(EXERCISE INSTRUCTIONS):
Return only the stretch of the material below that begins with the line containing "for item in" and ends with the line containing "before = set(bpy.data.objects)", exactly; both of those lines belong to it.

(GIVEN DATA):

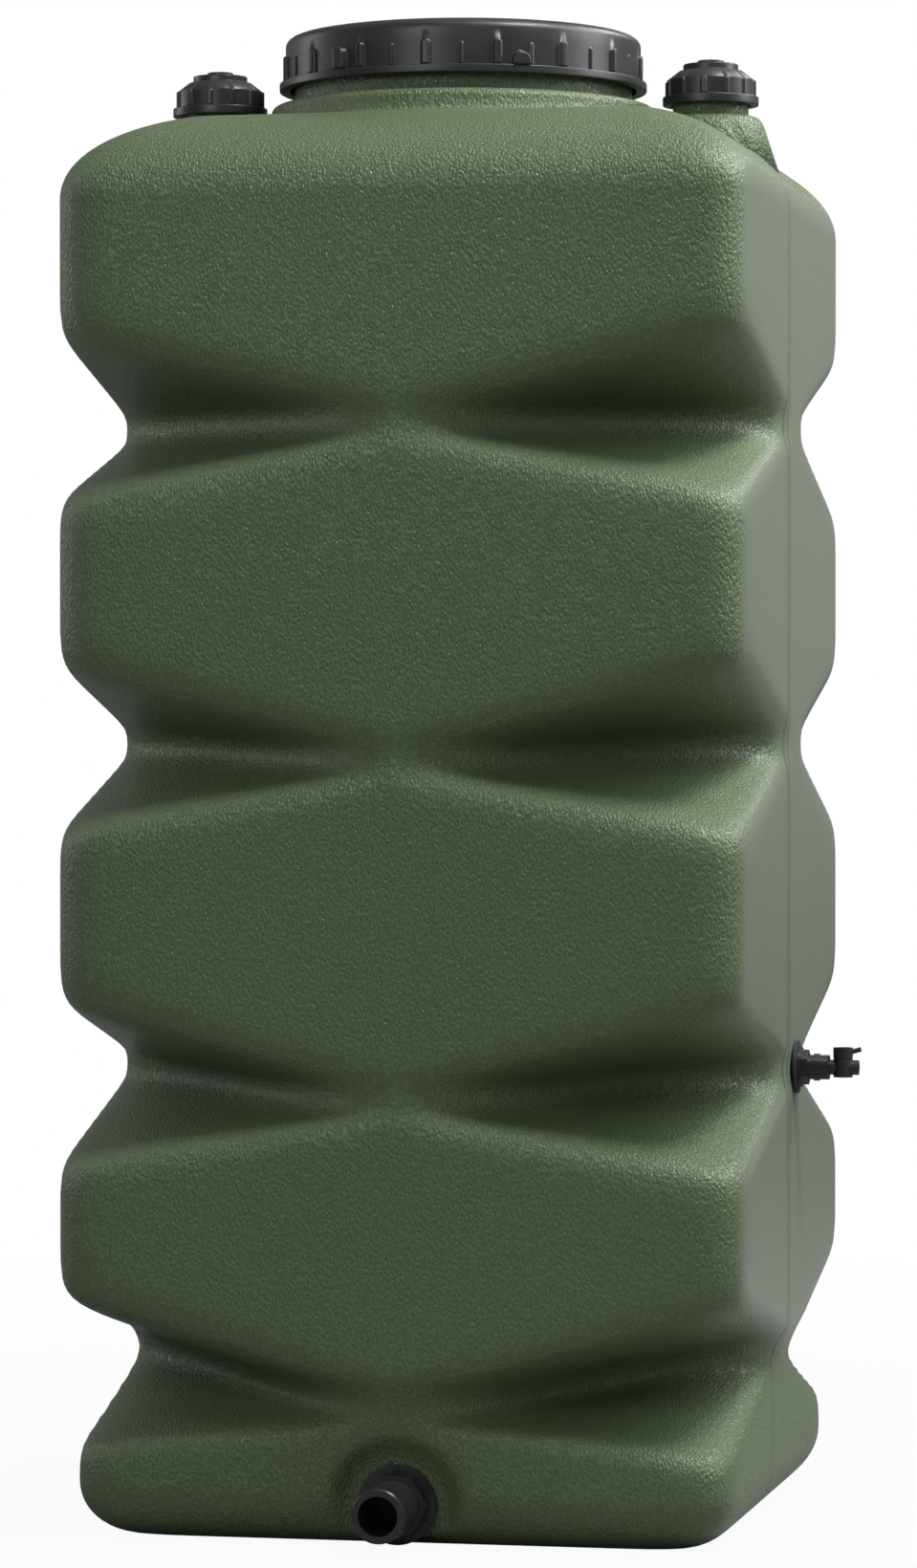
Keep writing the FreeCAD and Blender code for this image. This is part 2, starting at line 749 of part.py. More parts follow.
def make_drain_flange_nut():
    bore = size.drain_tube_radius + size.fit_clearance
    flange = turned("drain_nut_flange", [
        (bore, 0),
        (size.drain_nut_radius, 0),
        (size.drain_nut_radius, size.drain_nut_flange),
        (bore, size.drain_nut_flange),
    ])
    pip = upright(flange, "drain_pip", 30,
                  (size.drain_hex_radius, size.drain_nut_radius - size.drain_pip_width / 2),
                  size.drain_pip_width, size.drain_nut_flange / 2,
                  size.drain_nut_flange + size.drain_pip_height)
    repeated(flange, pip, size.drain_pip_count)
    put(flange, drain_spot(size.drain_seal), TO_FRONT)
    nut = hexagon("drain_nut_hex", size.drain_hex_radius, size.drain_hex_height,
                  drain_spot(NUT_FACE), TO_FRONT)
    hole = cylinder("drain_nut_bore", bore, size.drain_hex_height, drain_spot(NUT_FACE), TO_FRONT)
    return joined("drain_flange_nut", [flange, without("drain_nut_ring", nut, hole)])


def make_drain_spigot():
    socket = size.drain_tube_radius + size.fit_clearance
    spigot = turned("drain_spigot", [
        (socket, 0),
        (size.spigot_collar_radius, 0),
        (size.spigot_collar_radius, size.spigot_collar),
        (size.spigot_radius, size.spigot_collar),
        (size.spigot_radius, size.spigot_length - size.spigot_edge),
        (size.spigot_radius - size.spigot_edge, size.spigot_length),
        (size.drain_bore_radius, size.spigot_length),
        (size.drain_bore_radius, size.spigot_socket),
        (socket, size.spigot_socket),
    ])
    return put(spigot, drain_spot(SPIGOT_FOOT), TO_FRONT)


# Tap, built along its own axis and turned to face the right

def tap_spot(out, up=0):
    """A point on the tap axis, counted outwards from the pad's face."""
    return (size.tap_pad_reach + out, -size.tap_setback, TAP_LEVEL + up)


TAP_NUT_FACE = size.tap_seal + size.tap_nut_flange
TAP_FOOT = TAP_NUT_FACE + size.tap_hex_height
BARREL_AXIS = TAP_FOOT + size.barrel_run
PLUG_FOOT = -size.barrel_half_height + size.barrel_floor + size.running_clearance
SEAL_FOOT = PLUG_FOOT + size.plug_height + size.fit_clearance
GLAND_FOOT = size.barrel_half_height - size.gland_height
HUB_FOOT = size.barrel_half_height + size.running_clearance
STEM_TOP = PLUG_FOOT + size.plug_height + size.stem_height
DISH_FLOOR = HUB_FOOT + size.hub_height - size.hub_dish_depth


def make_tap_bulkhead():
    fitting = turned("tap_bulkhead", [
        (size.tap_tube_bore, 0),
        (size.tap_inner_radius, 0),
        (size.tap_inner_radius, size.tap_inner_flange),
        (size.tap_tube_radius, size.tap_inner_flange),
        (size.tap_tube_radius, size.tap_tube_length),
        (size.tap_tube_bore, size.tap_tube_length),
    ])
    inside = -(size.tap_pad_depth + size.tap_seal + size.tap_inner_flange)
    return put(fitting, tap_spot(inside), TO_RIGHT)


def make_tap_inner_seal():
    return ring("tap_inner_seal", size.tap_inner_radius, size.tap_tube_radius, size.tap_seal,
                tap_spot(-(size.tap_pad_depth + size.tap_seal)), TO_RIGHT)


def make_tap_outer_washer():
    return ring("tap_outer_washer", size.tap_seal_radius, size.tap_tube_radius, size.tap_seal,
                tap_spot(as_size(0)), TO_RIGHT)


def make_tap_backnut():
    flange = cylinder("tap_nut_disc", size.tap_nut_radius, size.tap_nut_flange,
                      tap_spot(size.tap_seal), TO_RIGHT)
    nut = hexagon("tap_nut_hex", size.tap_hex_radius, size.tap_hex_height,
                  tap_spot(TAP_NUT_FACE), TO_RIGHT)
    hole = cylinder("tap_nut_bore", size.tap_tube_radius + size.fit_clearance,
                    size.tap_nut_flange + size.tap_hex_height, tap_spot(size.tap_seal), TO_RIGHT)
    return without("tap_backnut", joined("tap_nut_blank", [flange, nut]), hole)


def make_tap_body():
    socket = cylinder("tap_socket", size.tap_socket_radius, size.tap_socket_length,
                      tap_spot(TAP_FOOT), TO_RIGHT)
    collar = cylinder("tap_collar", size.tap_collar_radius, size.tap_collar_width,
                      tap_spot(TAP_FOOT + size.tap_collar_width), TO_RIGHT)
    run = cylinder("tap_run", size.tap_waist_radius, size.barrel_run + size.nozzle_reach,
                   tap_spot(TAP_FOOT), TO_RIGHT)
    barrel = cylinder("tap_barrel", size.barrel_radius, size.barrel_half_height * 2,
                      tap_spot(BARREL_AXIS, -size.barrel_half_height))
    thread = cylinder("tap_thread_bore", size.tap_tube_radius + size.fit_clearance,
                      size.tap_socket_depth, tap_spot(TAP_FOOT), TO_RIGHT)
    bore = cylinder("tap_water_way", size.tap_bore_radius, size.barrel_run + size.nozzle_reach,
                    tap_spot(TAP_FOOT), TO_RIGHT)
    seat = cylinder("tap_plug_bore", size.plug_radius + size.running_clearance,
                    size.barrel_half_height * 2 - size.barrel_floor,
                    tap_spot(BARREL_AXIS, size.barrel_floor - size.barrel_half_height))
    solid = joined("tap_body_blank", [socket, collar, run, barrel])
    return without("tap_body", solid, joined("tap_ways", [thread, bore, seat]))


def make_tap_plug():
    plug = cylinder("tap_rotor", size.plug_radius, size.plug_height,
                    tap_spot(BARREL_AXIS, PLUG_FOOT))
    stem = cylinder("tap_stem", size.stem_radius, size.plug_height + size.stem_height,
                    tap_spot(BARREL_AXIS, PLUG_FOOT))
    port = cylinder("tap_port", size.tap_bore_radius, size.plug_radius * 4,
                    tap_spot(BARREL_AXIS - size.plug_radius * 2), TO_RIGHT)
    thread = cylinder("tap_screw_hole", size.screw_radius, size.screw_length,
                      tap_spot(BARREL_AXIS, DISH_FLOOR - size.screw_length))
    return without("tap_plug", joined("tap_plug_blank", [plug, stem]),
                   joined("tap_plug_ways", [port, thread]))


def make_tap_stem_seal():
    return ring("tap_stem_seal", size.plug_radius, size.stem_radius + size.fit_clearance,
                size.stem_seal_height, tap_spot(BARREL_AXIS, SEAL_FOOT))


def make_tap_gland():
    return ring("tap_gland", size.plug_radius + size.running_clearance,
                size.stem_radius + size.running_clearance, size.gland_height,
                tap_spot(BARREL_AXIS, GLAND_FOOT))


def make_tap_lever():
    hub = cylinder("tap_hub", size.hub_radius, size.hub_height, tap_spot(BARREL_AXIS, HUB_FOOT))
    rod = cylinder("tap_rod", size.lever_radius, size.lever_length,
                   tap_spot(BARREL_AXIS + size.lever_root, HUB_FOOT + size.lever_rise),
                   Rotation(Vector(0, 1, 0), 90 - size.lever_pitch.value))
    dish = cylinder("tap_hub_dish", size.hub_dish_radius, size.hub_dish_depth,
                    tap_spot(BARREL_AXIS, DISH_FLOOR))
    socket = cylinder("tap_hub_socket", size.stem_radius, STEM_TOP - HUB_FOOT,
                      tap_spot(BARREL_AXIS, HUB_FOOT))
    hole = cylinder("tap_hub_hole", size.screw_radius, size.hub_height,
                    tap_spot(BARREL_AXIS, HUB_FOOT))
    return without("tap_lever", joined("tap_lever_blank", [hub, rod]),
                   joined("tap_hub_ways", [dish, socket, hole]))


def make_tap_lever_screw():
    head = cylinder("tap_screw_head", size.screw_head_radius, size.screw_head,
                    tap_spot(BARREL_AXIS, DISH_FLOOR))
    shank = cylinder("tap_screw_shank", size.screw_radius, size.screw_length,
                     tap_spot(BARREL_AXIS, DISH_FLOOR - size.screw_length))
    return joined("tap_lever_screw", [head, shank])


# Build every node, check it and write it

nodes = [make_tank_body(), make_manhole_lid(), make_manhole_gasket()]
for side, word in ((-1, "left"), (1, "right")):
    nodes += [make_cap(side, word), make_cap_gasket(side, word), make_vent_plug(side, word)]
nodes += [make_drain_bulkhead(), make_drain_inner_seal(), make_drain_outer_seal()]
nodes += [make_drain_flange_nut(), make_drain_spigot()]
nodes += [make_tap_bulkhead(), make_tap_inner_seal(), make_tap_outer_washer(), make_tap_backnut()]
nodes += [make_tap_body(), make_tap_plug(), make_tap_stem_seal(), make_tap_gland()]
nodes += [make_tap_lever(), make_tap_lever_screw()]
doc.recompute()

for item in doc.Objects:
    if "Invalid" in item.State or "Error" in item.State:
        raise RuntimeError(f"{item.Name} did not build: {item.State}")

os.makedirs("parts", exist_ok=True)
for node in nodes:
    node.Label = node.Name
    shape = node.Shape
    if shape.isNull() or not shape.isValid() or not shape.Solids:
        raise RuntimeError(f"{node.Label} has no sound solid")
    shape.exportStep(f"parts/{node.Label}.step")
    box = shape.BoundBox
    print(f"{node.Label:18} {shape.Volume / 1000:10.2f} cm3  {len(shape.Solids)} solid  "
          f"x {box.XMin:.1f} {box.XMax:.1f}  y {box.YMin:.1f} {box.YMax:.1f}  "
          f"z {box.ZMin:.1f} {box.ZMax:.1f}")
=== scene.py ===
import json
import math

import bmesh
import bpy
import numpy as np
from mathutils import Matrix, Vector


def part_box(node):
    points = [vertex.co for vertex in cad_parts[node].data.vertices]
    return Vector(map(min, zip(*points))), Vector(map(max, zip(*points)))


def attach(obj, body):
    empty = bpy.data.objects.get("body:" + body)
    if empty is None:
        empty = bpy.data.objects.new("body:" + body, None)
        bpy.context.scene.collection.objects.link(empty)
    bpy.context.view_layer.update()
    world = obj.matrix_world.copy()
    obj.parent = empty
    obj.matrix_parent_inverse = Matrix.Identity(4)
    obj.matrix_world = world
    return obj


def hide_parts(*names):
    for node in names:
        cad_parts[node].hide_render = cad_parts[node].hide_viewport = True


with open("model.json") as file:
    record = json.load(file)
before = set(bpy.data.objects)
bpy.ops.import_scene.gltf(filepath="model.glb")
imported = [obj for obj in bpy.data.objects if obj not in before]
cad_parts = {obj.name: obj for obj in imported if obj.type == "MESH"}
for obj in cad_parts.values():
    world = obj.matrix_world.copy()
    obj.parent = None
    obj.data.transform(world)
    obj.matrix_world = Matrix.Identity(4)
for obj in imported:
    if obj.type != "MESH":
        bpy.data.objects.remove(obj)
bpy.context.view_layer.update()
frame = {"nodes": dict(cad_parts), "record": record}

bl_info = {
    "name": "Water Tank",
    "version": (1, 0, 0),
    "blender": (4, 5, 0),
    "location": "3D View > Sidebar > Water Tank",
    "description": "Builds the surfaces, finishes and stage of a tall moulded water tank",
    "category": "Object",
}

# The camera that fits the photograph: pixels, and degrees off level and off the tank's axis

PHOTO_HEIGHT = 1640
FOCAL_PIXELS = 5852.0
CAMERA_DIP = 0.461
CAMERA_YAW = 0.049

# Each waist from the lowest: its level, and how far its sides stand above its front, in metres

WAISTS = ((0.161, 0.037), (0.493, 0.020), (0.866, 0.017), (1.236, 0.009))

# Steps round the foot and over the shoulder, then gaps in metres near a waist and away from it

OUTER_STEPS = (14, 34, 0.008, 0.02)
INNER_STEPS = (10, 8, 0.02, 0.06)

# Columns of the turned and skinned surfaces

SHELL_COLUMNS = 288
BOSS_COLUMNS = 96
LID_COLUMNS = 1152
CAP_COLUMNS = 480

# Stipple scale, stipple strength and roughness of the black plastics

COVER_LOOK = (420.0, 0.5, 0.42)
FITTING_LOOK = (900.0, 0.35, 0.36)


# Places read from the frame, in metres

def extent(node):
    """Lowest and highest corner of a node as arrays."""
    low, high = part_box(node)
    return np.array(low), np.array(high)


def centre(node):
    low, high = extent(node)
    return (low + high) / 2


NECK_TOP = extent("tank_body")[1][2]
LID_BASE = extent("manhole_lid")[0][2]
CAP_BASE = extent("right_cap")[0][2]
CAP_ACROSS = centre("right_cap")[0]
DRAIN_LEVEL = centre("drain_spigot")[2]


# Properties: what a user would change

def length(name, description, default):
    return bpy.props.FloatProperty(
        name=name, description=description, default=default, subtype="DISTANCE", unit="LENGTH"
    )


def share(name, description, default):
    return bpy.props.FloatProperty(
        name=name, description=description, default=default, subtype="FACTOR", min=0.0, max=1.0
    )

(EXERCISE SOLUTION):
for item in doc.Objects:
    if "Invalid" in item.State or "Error" in item.State:
        raise RuntimeError(f"{item.Name} did not build: {item.State}")

os.makedirs("parts", exist_ok=True)
for node in nodes:
    node.Label = node.Name
    shape = node.Shape
    if shape.isNull() or not shape.isValid() or not shape.Solids:
        raise RuntimeError(f"{node.Label} has no sound solid")
    shape.exportStep(f"parts/{node.Label}.step")
    box = shape.BoundBox
    print(f"{node.Label:18} {shape.Volume / 1000:10.2f} cm3  {len(shape.Solids)} solid  "
          f"x {box.XMin:.1f} {box.XMax:.1f}  y {box.YMin:.1f} {box.YMax:.1f}  "
          f"z {box.ZMin:.1f} {box.ZMax:.1f}")
=== scene.py ===
import json
import math

import bmesh
import bpy
import numpy as np
from mathutils import Matrix, Vector


def part_box(node):
    points = [vertex.co for vertex in cad_parts[node].data.vertices]
    return Vector(map(min, zip(*points))), Vector(map(max, zip(*points)))


def attach(obj, body):
    empty = bpy.data.objects.get("body:" + body)
    if empty is None:
        empty = bpy.data.objects.new("body:" + body, None)
        bpy.context.scene.collection.objects.link(empty)
    bpy.context.view_layer.update()
    world = obj.matrix_world.copy()
    obj.parent = empty
    obj.matrix_parent_inverse = Matrix.Identity(4)
    obj.matrix_world = world
    return obj


def hide_parts(*names):
    for node in names:
        cad_parts[node].hide_render = cad_parts[node].hide_viewport = True


with open("model.json") as file:
    record = json.load(file)
before = set(bpy.data.objects)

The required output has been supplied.